Problem requirements
Each line should be copied exactly.
— Begin —
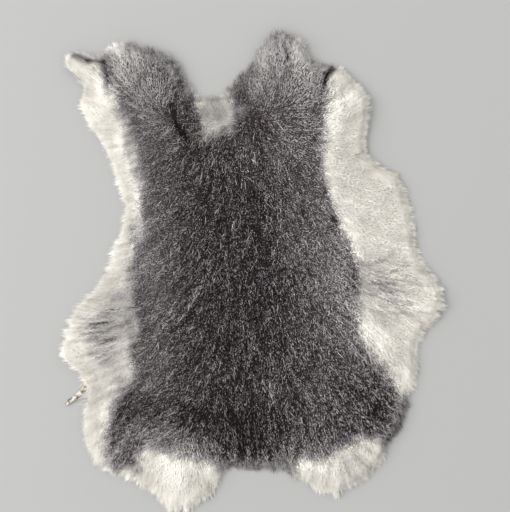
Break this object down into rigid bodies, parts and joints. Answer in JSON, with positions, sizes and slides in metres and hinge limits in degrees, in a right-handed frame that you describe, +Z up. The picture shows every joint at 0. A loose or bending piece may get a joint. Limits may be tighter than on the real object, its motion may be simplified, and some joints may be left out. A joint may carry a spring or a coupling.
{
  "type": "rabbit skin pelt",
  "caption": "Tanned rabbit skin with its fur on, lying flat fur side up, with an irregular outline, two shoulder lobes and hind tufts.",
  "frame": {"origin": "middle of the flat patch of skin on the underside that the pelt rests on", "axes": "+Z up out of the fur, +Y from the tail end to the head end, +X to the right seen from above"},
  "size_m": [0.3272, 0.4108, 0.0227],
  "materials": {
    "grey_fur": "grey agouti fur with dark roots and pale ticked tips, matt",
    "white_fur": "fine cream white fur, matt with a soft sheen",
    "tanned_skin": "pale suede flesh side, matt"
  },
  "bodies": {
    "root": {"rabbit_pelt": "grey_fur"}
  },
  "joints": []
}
— End —
The result
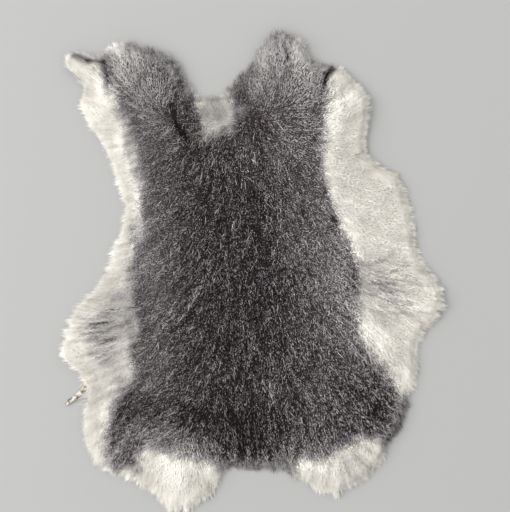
Break this object down into rigid bodies, parts and joints. Answer in JSON, with positions, sizes and slides in metres and hinge limits in degrees, in a right-handed frame that you describe, +Z up. The picture shows every joint at 0. A loose or bending piece may get a joint. Limits may be tighter than on the real object, its motion may be simplified, and some joints may be left out. A joint may carry a spring or a coupling.
{
  "type": "rabbit skin pelt",
  "caption": "Tanned rabbit skin with its fur on, lying flat fur side up, with an irregular outline, two shoulder lobes and hind tufts.",
  "frame": {"origin": "middle of the flat patch of skin on the underside that the pelt rests on", "axes": "+Z up out of the fur, +Y from the tail end to the head end, +X to the right seen from above"},
  "size_m": [0.3272, 0.4108, 0.0227],
  "materials": {
    "grey_fur": "grey agouti fur with dark roots and pale ticked tips, matt",
    "white_fur": "fine cream white fur, matt with a soft sheen",
    "tanned_skin": "pale suede flesh side, matt"
  },
  "bodies": {
    "root": {"rabbit_pelt": "grey_fur"}
  },
  "joints": []
}